▶ PROVIDED MATERIAL
§ §
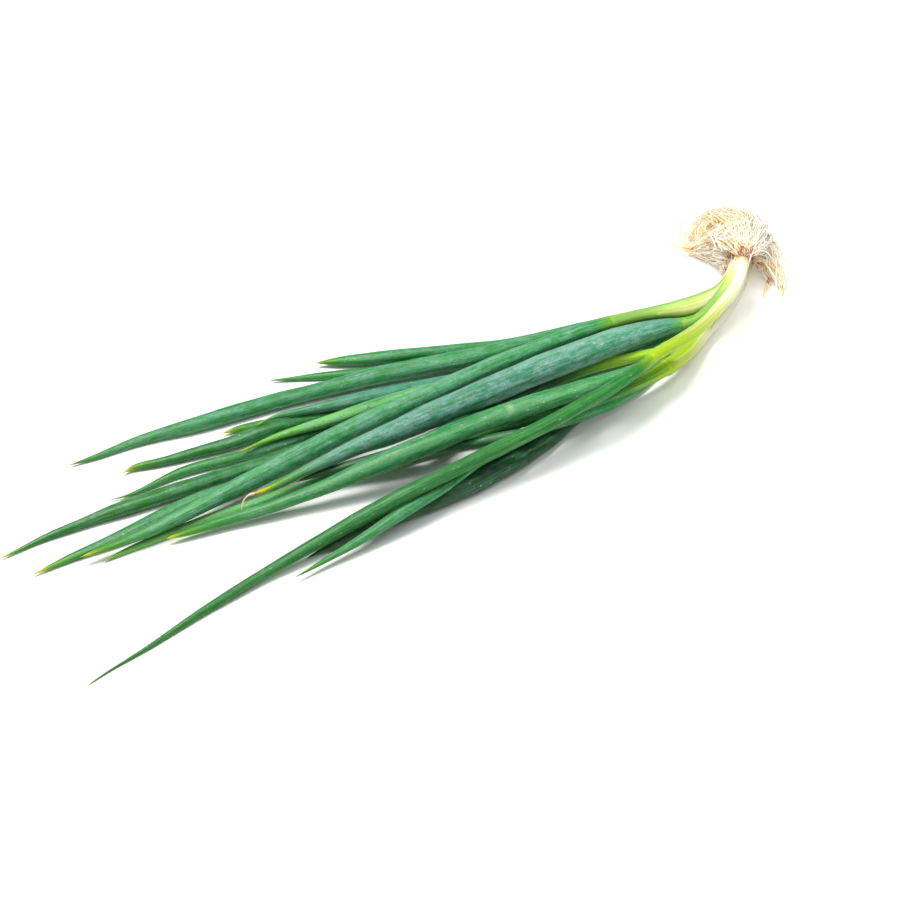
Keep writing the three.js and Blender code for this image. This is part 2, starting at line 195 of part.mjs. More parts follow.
// Root tufts give way to the stems and to the tufts before them.
const grown = (points) => {
  const end = points[points.length - 1];
  const before = points[points.length - 2];
  const d = Math.hypot(end[0] - before[0], end[1] - before[1], end[2] - before[2]);
  const k = CLEARANCE / d;
  const past = [0, 1, 2].map((i) => end[i] + (end[i] - before[i]) * k);
  return thick([...points.slice(0, -1), [...past, end[3]]]);
};
const keepOut = Object.entries(STRANDS)
  .filter(([name]) => name.startsWith("stem"))
  .map(([, points]) => solid(strand(grown(points))));
// Each tuft is the union of its bundles, and the tufts made before it are kept clear.
const tuft = (bundles, extra) =>
  bundles
    .map((points) => solid(strand(points.map(([x, y, z, w]) => [x, y, z, w + extra]), BUNDLE_SIDES, BUNDLE_RINGS)))
    .reduce((a, b) => a.add(b));
const placed = [];
for (const [name, bundles] of Object.entries(TUFTS)) {
  let s = tuft(bundles, 0).intersect(ABOVE);
  for (const other of [...keepOut, ...placed]) s = s.subtract(other);
  made.set(name, largest(s));
  placed.push(tuft(bundles, CLEARANCE / LEAF_FLATNESS));
}

const group = new THREE.Group();
for (const [name, s] of made) {
  const m = s.getMesh();
  const v = new Float32Array(m.numVert * 3);
  for (let i = 0; i < m.numVert; i++)
    v.set(m.vertProperties.subarray(i * m.numProp, i * m.numProp + 3), i * 3);
  const g = new THREE.BufferGeometry()
    .setAttribute("position", new THREE.BufferAttribute(v, 3))
    .setIndex(new THREE.BufferAttribute(new Uint32Array(m.triVerts), 1));
  g.computeVertexNormals();
  const paint = name.startsWith("leaf") ? PAINT[name.slice(0, 6)] : PAINT[name.split("_")[0]];
  const mesh = new THREE.Mesh(g, paint());
  mesh.name = name;
  group.add(mesh);
}

export default group;
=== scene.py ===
"""A bunch of four spring onions lying flat: hollow waxy leaves, pale sheathed stems and a mop of dry rootlets."""
import math

import bpy
import numpy as np
from mathutils import Matrix, Vector


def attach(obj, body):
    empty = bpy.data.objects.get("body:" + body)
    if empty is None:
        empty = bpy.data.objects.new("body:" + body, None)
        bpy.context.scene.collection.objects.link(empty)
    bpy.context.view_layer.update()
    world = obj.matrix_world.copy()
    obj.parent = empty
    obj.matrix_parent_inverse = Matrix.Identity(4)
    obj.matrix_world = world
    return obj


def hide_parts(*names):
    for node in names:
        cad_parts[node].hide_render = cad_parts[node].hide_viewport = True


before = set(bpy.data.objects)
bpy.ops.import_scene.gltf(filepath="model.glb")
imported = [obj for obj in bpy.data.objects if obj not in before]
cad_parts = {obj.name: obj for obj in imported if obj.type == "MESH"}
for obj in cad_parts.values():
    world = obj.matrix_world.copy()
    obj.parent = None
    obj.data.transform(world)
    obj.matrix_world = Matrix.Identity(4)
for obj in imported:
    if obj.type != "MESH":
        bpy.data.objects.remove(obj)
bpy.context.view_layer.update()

MM = 0.001
FLATNESS = 0.86  # height of a section over its width
RNG = np.random.default_rng(20461)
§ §
▶ REQUIREMENT
Repeat exactly the lines from the one that contains "const group = new THREE.Group();" through the one that contains "imported = [obj", and only those.

▶ EXPECTED ANSWER
const group = new THREE.Group();
for (const [name, s] of made) {
  const m = s.getMesh();
  const v = new Float32Array(m.numVert * 3);
  for (let i = 0; i < m.numVert; i++)
    v.set(m.vertProperties.subarray(i * m.numProp, i * m.numProp + 3), i * 3);
  const g = new THREE.BufferGeometry()
    .setAttribute("position", new THREE.BufferAttribute(v, 3))
    .setIndex(new THREE.BufferAttribute(new Uint32Array(m.triVerts), 1));
  g.computeVertexNormals();
  const paint = name.startsWith("leaf") ? PAINT[name.slice(0, 6)] : PAINT[name.split("_")[0]];
  const mesh = new THREE.Mesh(g, paint());
  mesh.name = name;
  group.add(mesh);
}

export default group;
=== scene.py ===
"""A bunch of four spring onions lying flat: hollow waxy leaves, pale sheathed stems and a mop of dry rootlets."""
import math

import bpy
import numpy as np
from mathutils import Matrix, Vector


def attach(obj, body):
    empty = bpy.data.objects.get("body:" + body)
    if empty is None:
        empty = bpy.data.objects.new("body:" + body, None)
        bpy.context.scene.collection.objects.link(empty)
    bpy.context.view_layer.update()
    world = obj.matrix_world.copy()
    obj.parent = empty
    obj.matrix_parent_inverse = Matrix.Identity(4)
    obj.matrix_world = world
    return obj


def hide_parts(*names):
    for node in names:
        cad_parts[node].hide_render = cad_parts[node].hide_viewport = True


before = set(bpy.data.objects)
bpy.ops.import_scene.gltf(filepath="model.glb")
imported = [obj for obj in bpy.data.objects if obj not in before]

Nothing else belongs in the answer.